そして、最後が、それでもあり余るマネーが、「シンギュラリティー」の先を語るユニコーンへ殺到した時代だ。この最後の波において、オバマ政権はウーバーへ補助金を出し、「P2Pビジネスモデル(消費者仲間でつながること)」の温床となった。

オバマ政権を支えたミレニアル世代は、親のブーマー世代と比べお金に余裕がなかった。彼らは無料アプリの競争を生み、タクシーやホテルの代わりにウーバーやエアビーアンドビーを育てた。そしてここでは「ペイパルマフィア」と呼ばれる人たちの存在も重要だった。

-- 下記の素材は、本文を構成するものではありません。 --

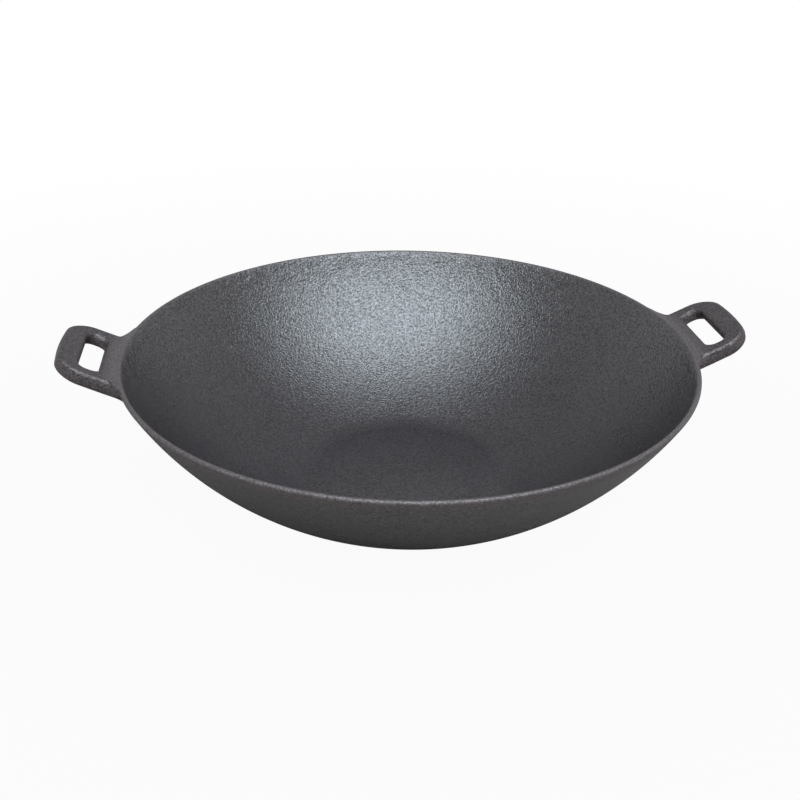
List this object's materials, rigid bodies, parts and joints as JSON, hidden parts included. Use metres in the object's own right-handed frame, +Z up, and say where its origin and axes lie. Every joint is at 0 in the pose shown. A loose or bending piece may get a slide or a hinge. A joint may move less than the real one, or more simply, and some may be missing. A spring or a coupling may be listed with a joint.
{
  "type": "kadai",
  "caption": "Wide round-sided cast-iron frying pan with a flat foot and a loop handle at each side, for deep frying and stir frying.",
  "frame": {"origin": "centre of the foot's underside, on the surface that the pan stands on", "axes": "+Z up; +X along the line of the two handles, towards the handle on the right of the picture; +Y away from the side that the picture is taken from"},
  "size_m": [0.4308, 0.3599, 0.1131],
  "materials": {
    "seasoned_iron": "sand cast and seasoned, satin, with a fine pebbled grain"
  },
  "bodies": {
    "root": {"bowl": "seasoned_iron", "foot": "seasoned_iron", "handle_left": "seasoned_iron", "handle_right": "seasoned_iron"}
  },
  "joints": []
}
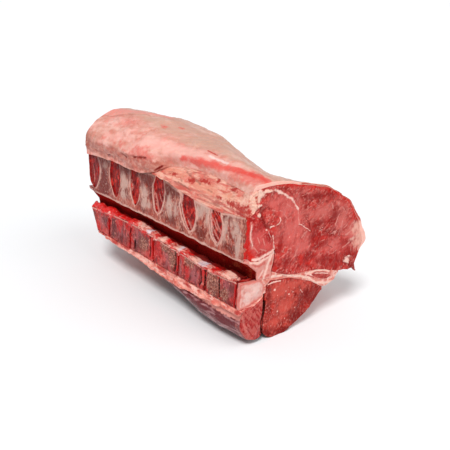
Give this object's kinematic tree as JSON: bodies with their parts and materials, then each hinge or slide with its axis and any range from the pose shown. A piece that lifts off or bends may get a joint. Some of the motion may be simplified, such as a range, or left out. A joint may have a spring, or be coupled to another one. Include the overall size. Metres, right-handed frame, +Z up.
{
  "type": "bone-in beef short loin",
  "caption": "Raw half loin of beef on the bone: sawn backbone with its canal and feather bones, loin eye, tenderloin and fat cover.",
  "frame": {"origin": "centre of the bounding box, on the surface that the joint rests on", "axes": "+Z up; Y along the backbone, with the cut face at the rump end towards -Y and the ribs towards +Y; the sawn backbone faces -X and the flank +X"},
  "size_m": [0.2192, 0.377, 0.2306],
  "materials": {
    "surface_fat": "satin",
    "seam_fat": "satin",
    "loin_muscle": "satin",
    "tenderloin_muscle": "satin",
    "dark_muscle": "satin",
    "sawn_bone": "satin",
    "cartilage": "satin"
  },
  "bodies": {
    "root": {"back_fascia": "seam_fat", "canal_fat": "seam_fat", "chine_fat": "surface_fat", "disc_1": "cartilage", "disc_2": "cartilage", "disc_3": "cartilage", "disc_4": "cartilage", "disc_5": "cartilage", "disc_6": "cartilage", "end_plate": "cartilage", "fat_cover": "surface_fat", "flank_strip": "loin_muscle", "gluteus": "loin_muscle", "interspinous_muscle_1": "loin_muscle", "interspinous_muscle_2": "loin_muscle", "interspinous_muscle_3": "loin_muscle", "interspinous_muscle_4": "loin_muscle", "interspinous_muscle_5": "loin_muscle", "interspinous_muscle_6": "loin_muscle", "loin_eye": "loin_muscle", "multifidus": "loin_muscle", "psoas_minor": "dark_muscle", "tenderloin": "tenderloin_muscle", "transverse_layer": "seam_fat", "vertebra_1": "sawn_bone", "vertebra_2": "sawn_bone", "vertebra_3": "sawn_bone", "vertebra_4": "sawn_bone", "vertebra_5": "sawn_bone", "vertebra_6": "sawn_bone"}
  },
  "joints": []
}
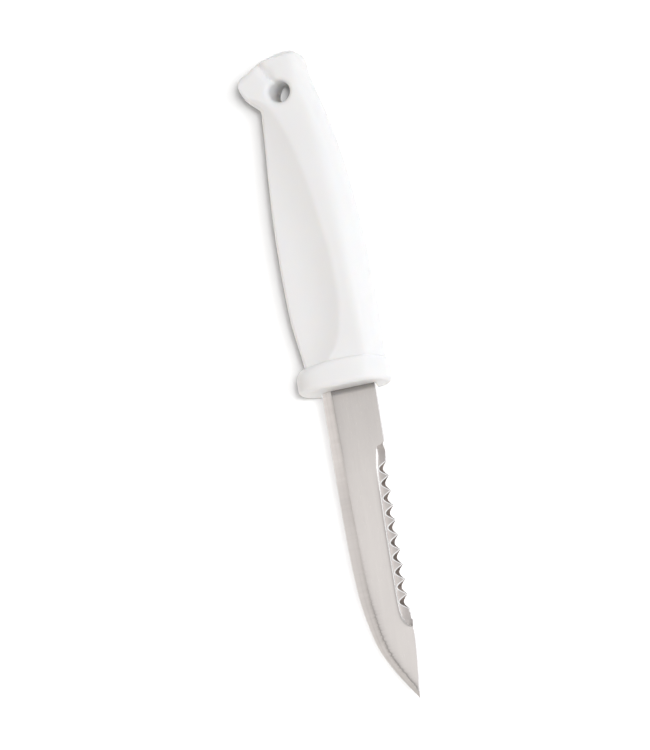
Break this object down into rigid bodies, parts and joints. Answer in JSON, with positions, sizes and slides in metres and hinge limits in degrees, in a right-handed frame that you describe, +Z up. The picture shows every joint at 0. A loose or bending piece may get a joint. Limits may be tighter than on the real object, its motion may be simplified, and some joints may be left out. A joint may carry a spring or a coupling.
{
  "type": "rigging knife",
  "caption": "Fixed-blade knife with a saw-backed spine, a one-piece white moulded handle, a guard and a lanyard hole.",
  "frame": {"origin": "middle of the knife's footprint as it lies on its side, on the surface that it rests on", "axes": "+X from the butt towards the blade's tip, +Y from the cutting edge towards the spine, +Z up through the knife's side face"},
  "size_m": [0.2115, 0.0343, 0.0196],
  "materials": {
    "blade": "satin ground stainless steel",
    "handle": "satin white moulded polypropylene"
  },
  "bodies": {
    "root": {"blade": "blade", "handle": "handle"}
  },
  "joints": []
}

ペイパルマフィアとは、決済会社のペイパルを成功させた人たちのことで、テスラのイーロン・マスク氏やフェイスブックへの最初の投資家でトランプ大統領を支持したピーター・ティール氏を先頭に、2人の下にいた若者たちが、後にユーチューブやリンクトインを生み出した現象を言う。

証券マンの目で見て、ペイパルマフィアがジョブス氏やゲイツ氏と違ったのは、彼らは最初から株式市場を使った資金調達(レバレッジ)を次の成長や投資に使うスキームを持っていたことだった。その点では、彼らのモデルの先行者はソフトバンクの孫正義社長ではないだろうか。